Not only have these mobile networks changed the way people go out, but they're changing the way bars, restaurants and music venues market to consumers, with digital come-ons that include food and drink specials, instant coupons and VIP perks.

Use of mobile devices for such nightlife networking is big, and getting bigger. Twitter, which lets users send short messages called "tweets" to their lists of followers, has 100 million users. Foursquare is a location-based service that has a smaller but rapidly expanding user base of 1.5 million. With its geo-coding capability, Foursquare instantly records "checked-in" users as being at a particular location. Without making a phone call, people can track down their friends for a meet-up -- or maybe avoid them entirely.

For fans of these networks, a night without smart phones is unimaginable. Detractors find the whole thing pointless, even narcissistic -- does the world really need to know your every move?
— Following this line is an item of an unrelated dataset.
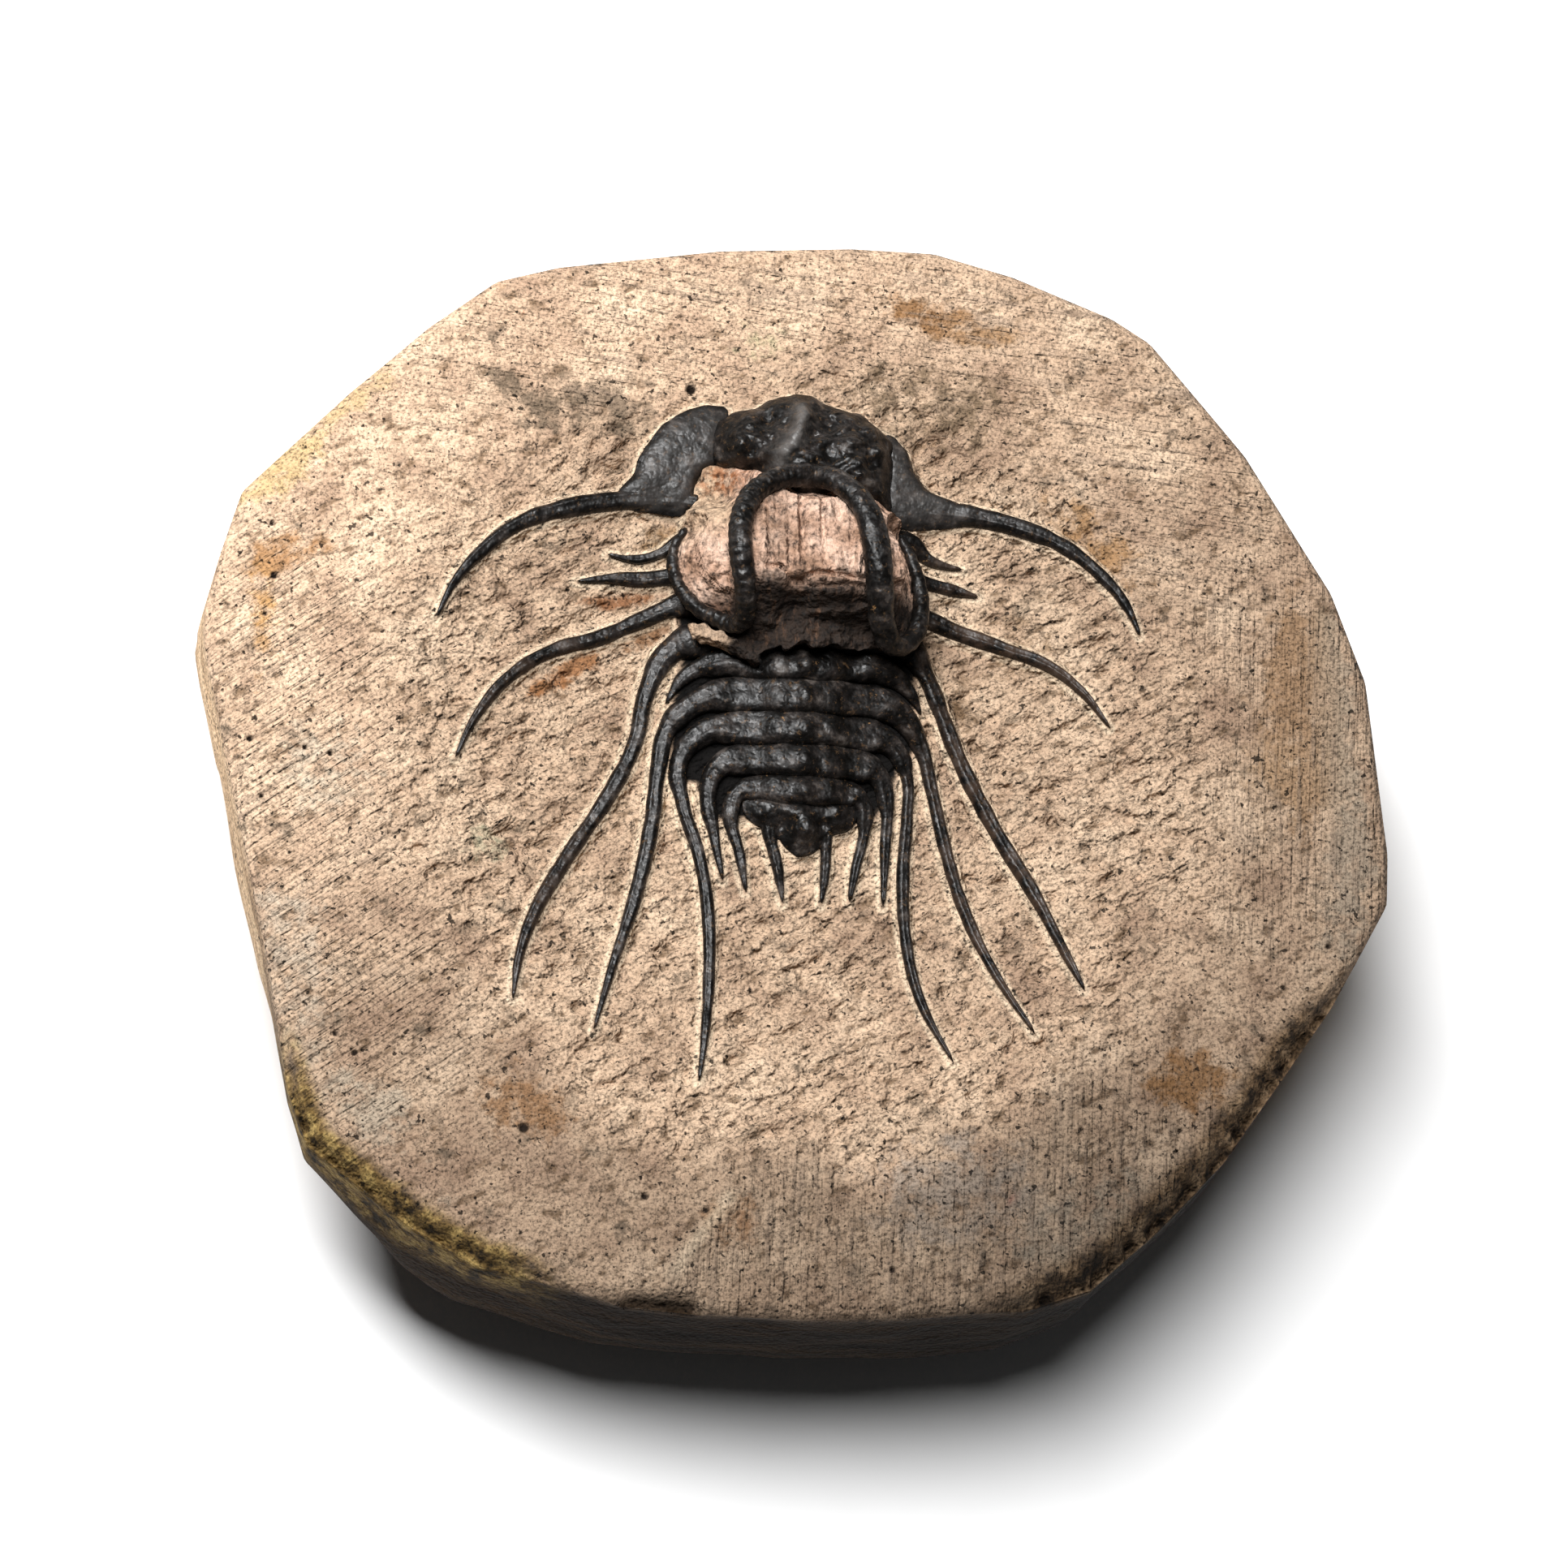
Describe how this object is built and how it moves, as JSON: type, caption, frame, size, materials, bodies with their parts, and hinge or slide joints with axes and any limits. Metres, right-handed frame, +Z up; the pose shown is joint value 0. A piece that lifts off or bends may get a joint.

On a recent Friday night, Kareem Ahmed, 23, stepped into First Avenue, the downtown Minneapolis rock club, and immediately whipped out his iPhone. He was there to see the electro-rock band Solid Gold. On his phone, Ahmed checked in on the club's Foursquare page and sent out tweets announcing his arrival.

Ahmed has more than 3,000 followers on Twitter. Some he knows, others he does not. But they read his tweets and he follows their digital musings, too.

"Twitter is the main source of information for anything I do," he said.

Foursquare has been described as a real-life game of Monopoly. Checking in to a specific bar or restaurant is like staking your claim. If you have the most check-ins at a given place, Foursquare will recognize you as that establishment's "mayor." Foursquare also distributes digital badges to users who complete different tasks, such as visiting multiple places in one night.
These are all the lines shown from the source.